EXERCISE BRIEF:
Return, word for word, every line that follows.

● ● ● ●

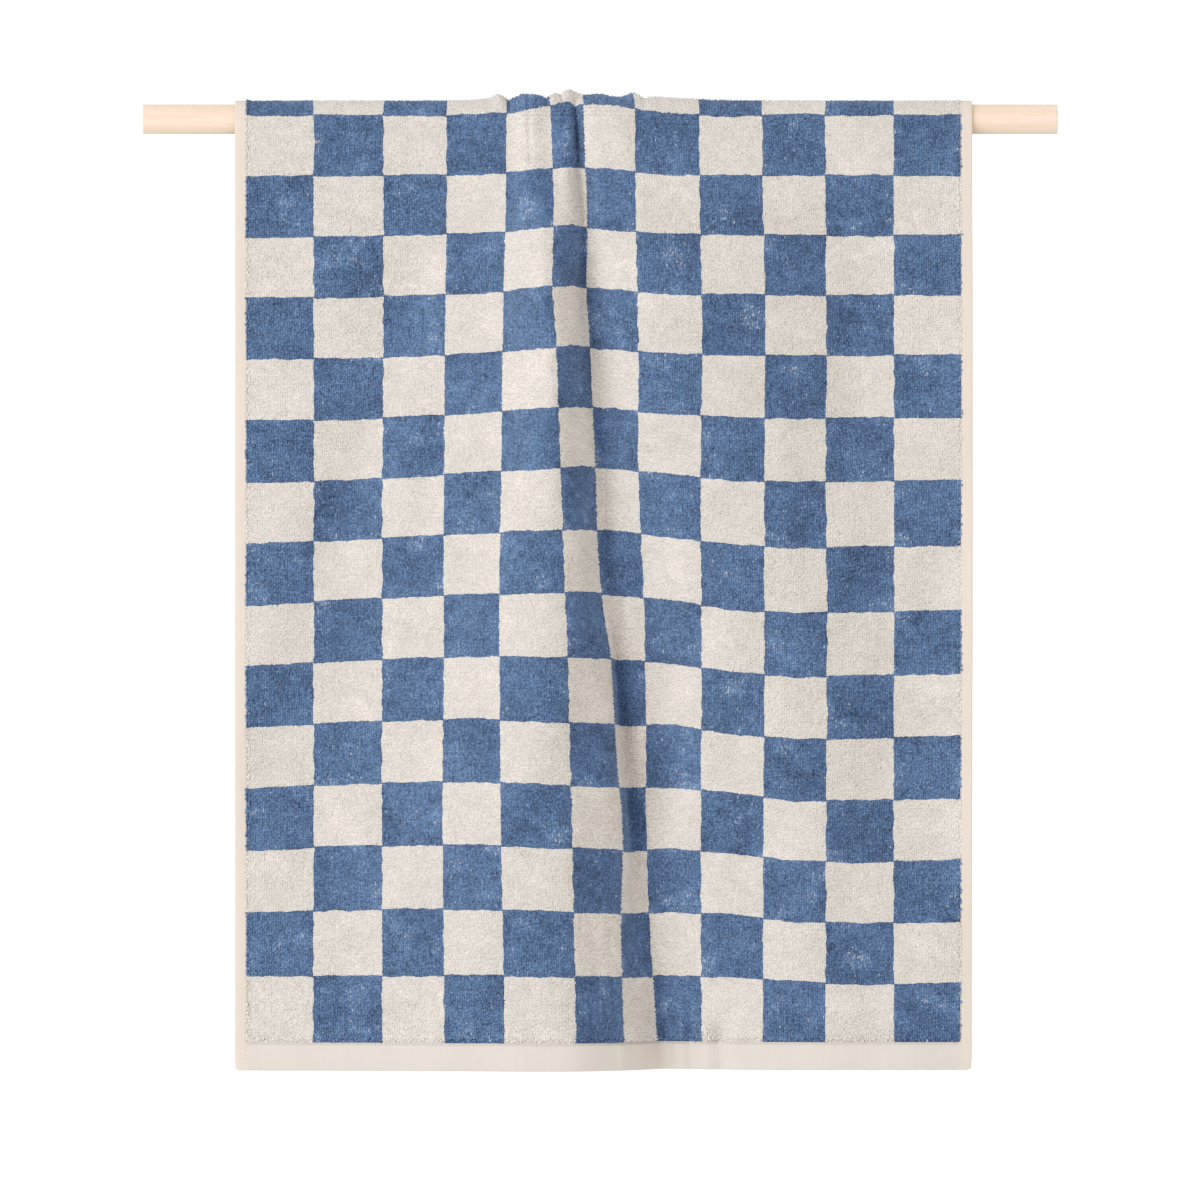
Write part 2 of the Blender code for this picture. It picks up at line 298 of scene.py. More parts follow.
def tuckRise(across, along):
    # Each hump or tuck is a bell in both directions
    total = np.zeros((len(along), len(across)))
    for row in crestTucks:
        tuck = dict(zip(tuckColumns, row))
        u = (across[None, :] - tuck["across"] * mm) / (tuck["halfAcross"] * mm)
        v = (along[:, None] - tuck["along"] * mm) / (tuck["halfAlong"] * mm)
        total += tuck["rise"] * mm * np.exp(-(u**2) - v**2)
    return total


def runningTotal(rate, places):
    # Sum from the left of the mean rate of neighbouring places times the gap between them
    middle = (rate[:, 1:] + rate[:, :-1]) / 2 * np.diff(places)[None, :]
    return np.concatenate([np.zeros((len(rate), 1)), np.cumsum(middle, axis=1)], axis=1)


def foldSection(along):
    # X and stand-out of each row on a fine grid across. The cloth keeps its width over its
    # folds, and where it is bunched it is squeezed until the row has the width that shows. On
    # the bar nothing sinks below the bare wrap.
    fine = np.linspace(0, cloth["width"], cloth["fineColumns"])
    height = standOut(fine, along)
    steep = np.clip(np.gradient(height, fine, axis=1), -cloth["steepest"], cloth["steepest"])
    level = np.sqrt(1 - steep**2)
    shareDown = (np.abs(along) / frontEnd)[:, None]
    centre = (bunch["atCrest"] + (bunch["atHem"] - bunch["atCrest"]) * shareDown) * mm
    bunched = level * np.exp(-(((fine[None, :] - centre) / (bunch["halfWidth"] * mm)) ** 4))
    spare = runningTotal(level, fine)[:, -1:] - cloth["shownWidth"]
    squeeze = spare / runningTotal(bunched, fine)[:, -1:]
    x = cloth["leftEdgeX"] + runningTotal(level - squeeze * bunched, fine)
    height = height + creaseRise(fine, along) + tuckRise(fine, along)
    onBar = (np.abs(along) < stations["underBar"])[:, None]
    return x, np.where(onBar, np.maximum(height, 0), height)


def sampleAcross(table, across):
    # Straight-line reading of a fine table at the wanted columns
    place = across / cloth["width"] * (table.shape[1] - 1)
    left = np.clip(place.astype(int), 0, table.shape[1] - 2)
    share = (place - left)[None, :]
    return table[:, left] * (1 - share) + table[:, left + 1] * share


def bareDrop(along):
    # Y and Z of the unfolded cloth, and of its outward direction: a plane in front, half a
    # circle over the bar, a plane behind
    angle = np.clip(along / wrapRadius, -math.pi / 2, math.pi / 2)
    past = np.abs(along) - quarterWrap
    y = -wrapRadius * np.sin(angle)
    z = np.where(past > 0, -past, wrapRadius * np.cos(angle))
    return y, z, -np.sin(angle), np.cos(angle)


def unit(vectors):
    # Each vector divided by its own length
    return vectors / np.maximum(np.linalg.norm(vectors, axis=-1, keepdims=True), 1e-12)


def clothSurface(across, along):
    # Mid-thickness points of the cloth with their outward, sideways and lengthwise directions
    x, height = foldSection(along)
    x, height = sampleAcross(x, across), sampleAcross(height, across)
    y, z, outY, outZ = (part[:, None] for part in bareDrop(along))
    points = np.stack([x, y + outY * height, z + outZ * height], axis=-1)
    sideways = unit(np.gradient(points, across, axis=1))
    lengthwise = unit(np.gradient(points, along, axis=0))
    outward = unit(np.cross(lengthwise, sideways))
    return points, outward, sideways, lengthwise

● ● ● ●

RESPONSE FOR THIS EXERCISE:
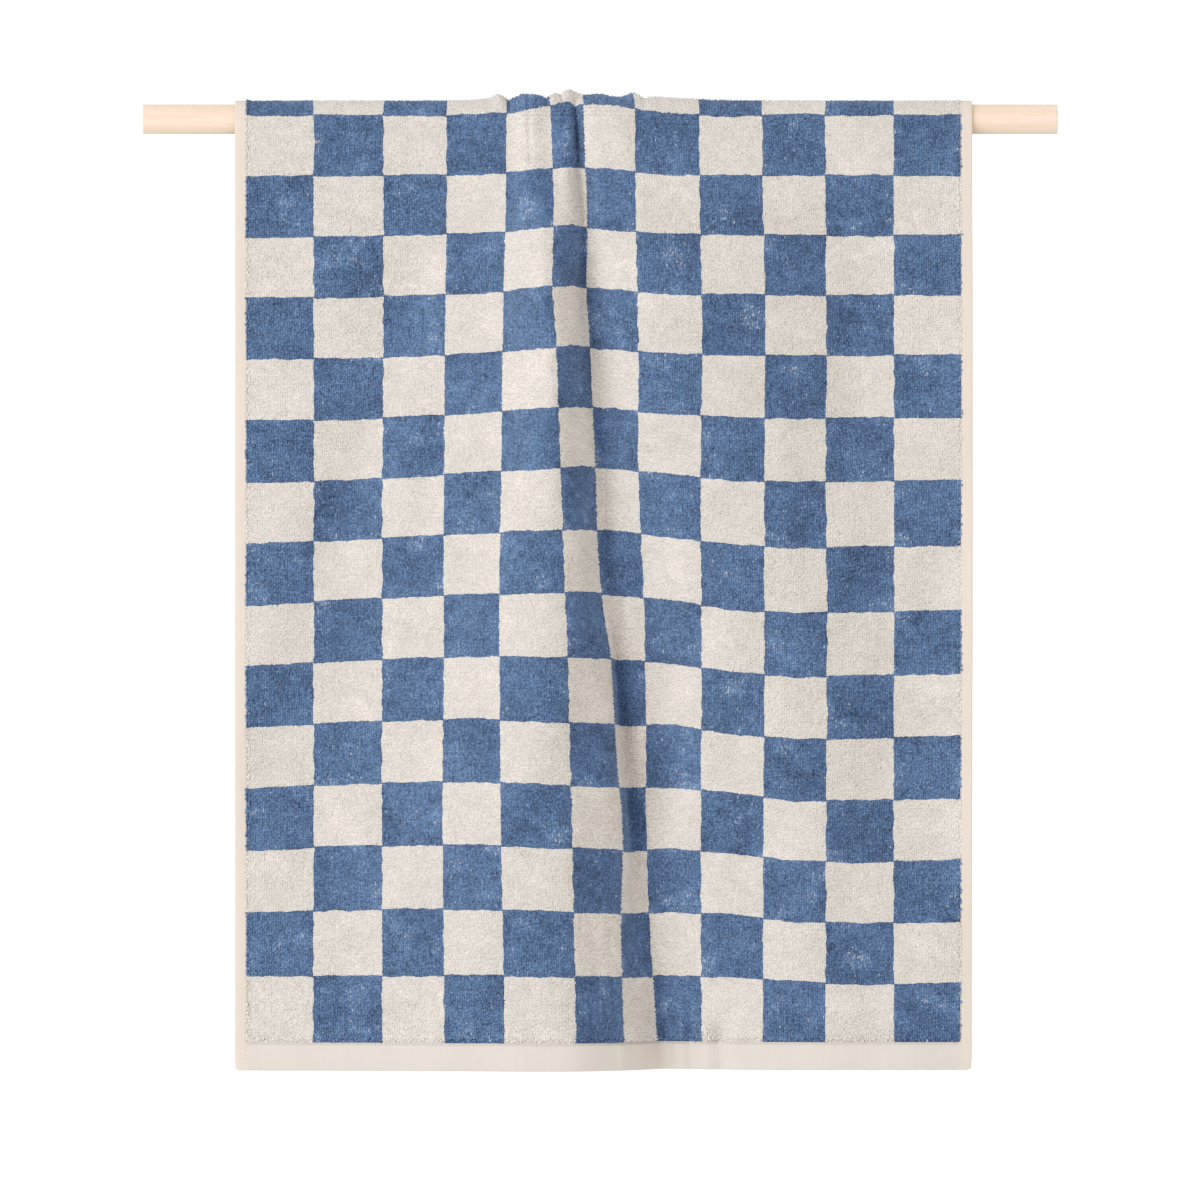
Write part 2 of the Blender code for this picture. It picks up at line 298 of scene.py. More parts follow.
def tuckRise(across, along):
    # Each hump or tuck is a bell in both directions
    total = np.zeros((len(along), len(across)))
    for row in crestTucks:
        tuck = dict(zip(tuckColumns, row))
        u = (across[None, :] - tuck["across"] * mm) / (tuck["halfAcross"] * mm)
        v = (along[:, None] - tuck["along"] * mm) / (tuck["halfAlong"] * mm)
        total += tuck["rise"] * mm * np.exp(-(u**2) - v**2)
    return total


def runningTotal(rate, places):
    # Sum from the left of the mean rate of neighbouring places times the gap between them
    middle = (rate[:, 1:] + rate[:, :-1]) / 2 * np.diff(places)[None, :]
    return np.concatenate([np.zeros((len(rate), 1)), np.cumsum(middle, axis=1)], axis=1)


def foldSection(along):
    # X and stand-out of each row on a fine grid across. The cloth keeps its width over its
    # folds, and where it is bunched it is squeezed until the row has the width that shows. On
    # the bar nothing sinks below the bare wrap.
    fine = np.linspace(0, cloth["width"], cloth["fineColumns"])
    height = standOut(fine, along)
    steep = np.clip(np.gradient(height, fine, axis=1), -cloth["steepest"], cloth["steepest"])
    level = np.sqrt(1 - steep**2)
    shareDown = (np.abs(along) / frontEnd)[:, None]
    centre = (bunch["atCrest"] + (bunch["atHem"] - bunch["atCrest"]) * shareDown) * mm
    bunched = level * np.exp(-(((fine[None, :] - centre) / (bunch["halfWidth"] * mm)) ** 4))
    spare = runningTotal(level, fine)[:, -1:] - cloth["shownWidth"]
    squeeze = spare / runningTotal(bunched, fine)[:, -1:]
    x = cloth["leftEdgeX"] + runningTotal(level - squeeze * bunched, fine)
    height = height + creaseRise(fine, along) + tuckRise(fine, along)
    onBar = (np.abs(along) < stations["underBar"])[:, None]
    return x, np.where(onBar, np.maximum(height, 0), height)


def sampleAcross(table, across):
    # Straight-line reading of a fine table at the wanted columns
    place = across / cloth["width"] * (table.shape[1] - 1)
    left = np.clip(place.astype(int), 0, table.shape[1] - 2)
    share = (place - left)[None, :]
    return table[:, left] * (1 - share) + table[:, left + 1] * share


def bareDrop(along):
    # Y and Z of the unfolded cloth, and of its outward direction: a plane in front, half a
    # circle over the bar, a plane behind
    angle = np.clip(along / wrapRadius, -math.pi / 2, math.pi / 2)
    past = np.abs(along) - quarterWrap
    y = -wrapRadius * np.sin(angle)
    z = np.where(past > 0, -past, wrapRadius * np.cos(angle))
    return y, z, -np.sin(angle), np.cos(angle)


def unit(vectors):
    # Each vector divided by its own length
    return vectors / np.maximum(np.linalg.norm(vectors, axis=-1, keepdims=True), 1e-12)


def clothSurface(across, along):
    # Mid-thickness points of the cloth with their outward, sideways and lengthwise directions
    x, height = foldSection(along)
    x, height = sampleAcross(x, across), sampleAcross(height, across)
    y, z, outY, outZ = (part[:, None] for part in bareDrop(along))
    points = np.stack([x, y + outY * height, z + outZ * height], axis=-1)
    sideways = unit(np.gradient(points, across, axis=1))
    lengthwise = unit(np.gradient(points, along, axis=0))
    outward = unit(np.cross(lengthwise, sideways))
    return points, outward, sideways, lengthwise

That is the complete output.